While reading the HTML document, the Browser creates DOM (Document Object Model) tree like structure that represents all the elements.
DOM is the blue print of the webpage, a structure that the browser uses to know which element exists where.
Loading CSS, and JS:
Now that the structure of the webpage is ready, the browser looks for the linked CSS and JS.
CSS defines how things look — colors, fonts, spacing, layouts, etc.
JavaScript adds interactivity — like animations, dynamic content, or form validation.
Constructing the Render Tree
Now that the HTML and CSS are processed, the browser merges them and creates a Render Tree. A visual representation of what will actually appear on screen.
Each node in the Render Tree represents something that will be drawn. For example, a button, an image, or a line of text.
Layout and Painting
Now the browser calculates where each element should appear (this step is called layout) and then paints them onto the screen pixel by pixel.
Think of this as the browser drawing the webpage like an artist painting a canvas, first sketching the layout, then filling in the colors and styles.
JavaScript Execution & Interactivity
Finally, the browser executes any JavaScript that manipulates the DOM, for example updating elements, handling button clicks, etc.
This is what makes the webpage come alive.

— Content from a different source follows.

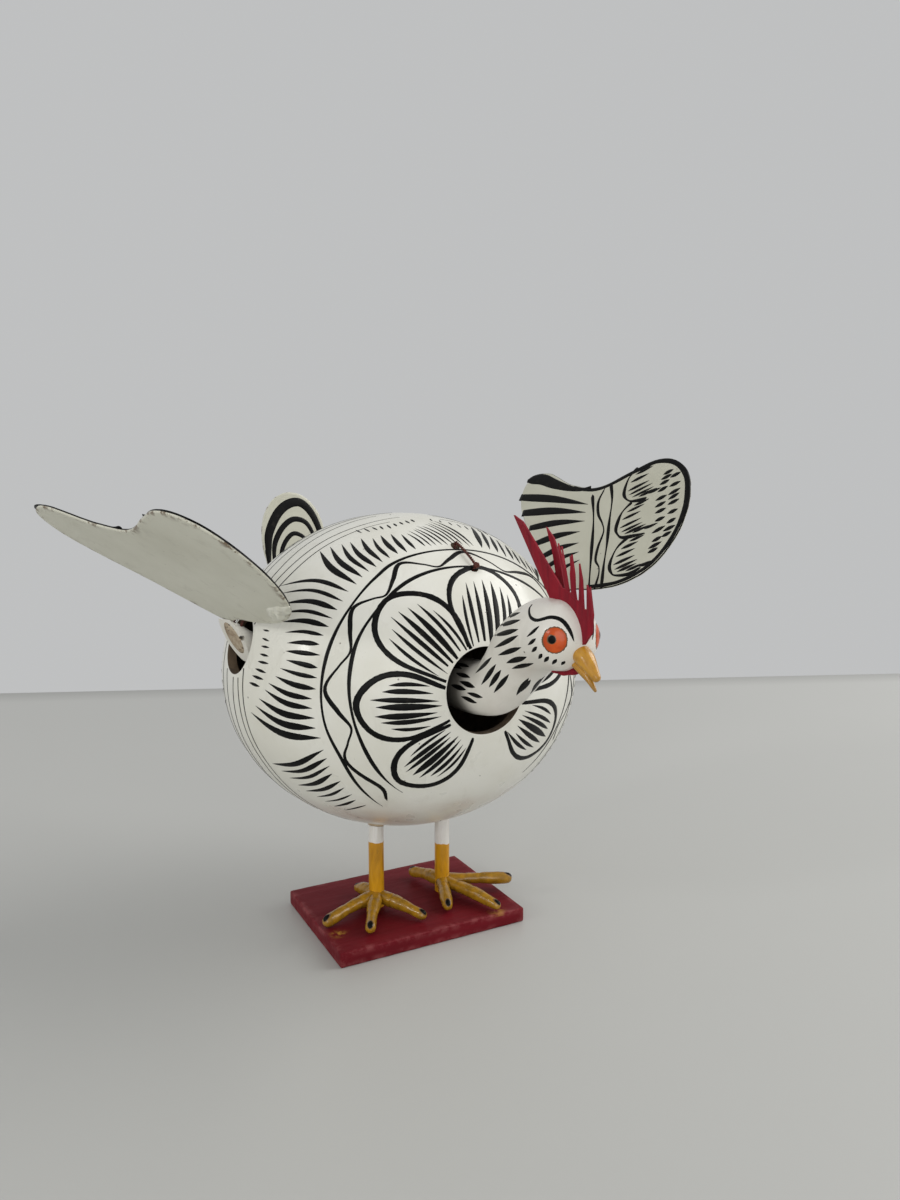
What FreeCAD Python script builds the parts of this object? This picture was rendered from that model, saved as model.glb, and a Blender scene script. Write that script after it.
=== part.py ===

7. User Interaction: Sending Data Back to the Server
Once the page is displayed, the journey doesn’t end it continues through your interactions. Now users can interact with it by clicking buttons, filling out forms, or navigating between pages. This interaction triggers new requests, which begin the cycle all over again. When you fill out a form, like logging in, signing up, or performing a search, your browser packages the input data and sends it to the server.
Conclusion:
So the next time you click a link and a page instantly appears, remember, it’s not magic happening inside your browser. It’s millions of tiny packets racing across the internet, servers working behind the scenes, and protocols keeping everything in sync.
Knowing this journey helps you see the web not as a mystery, but as an interconnected system, a living network that connects people, ideas, and data around the world.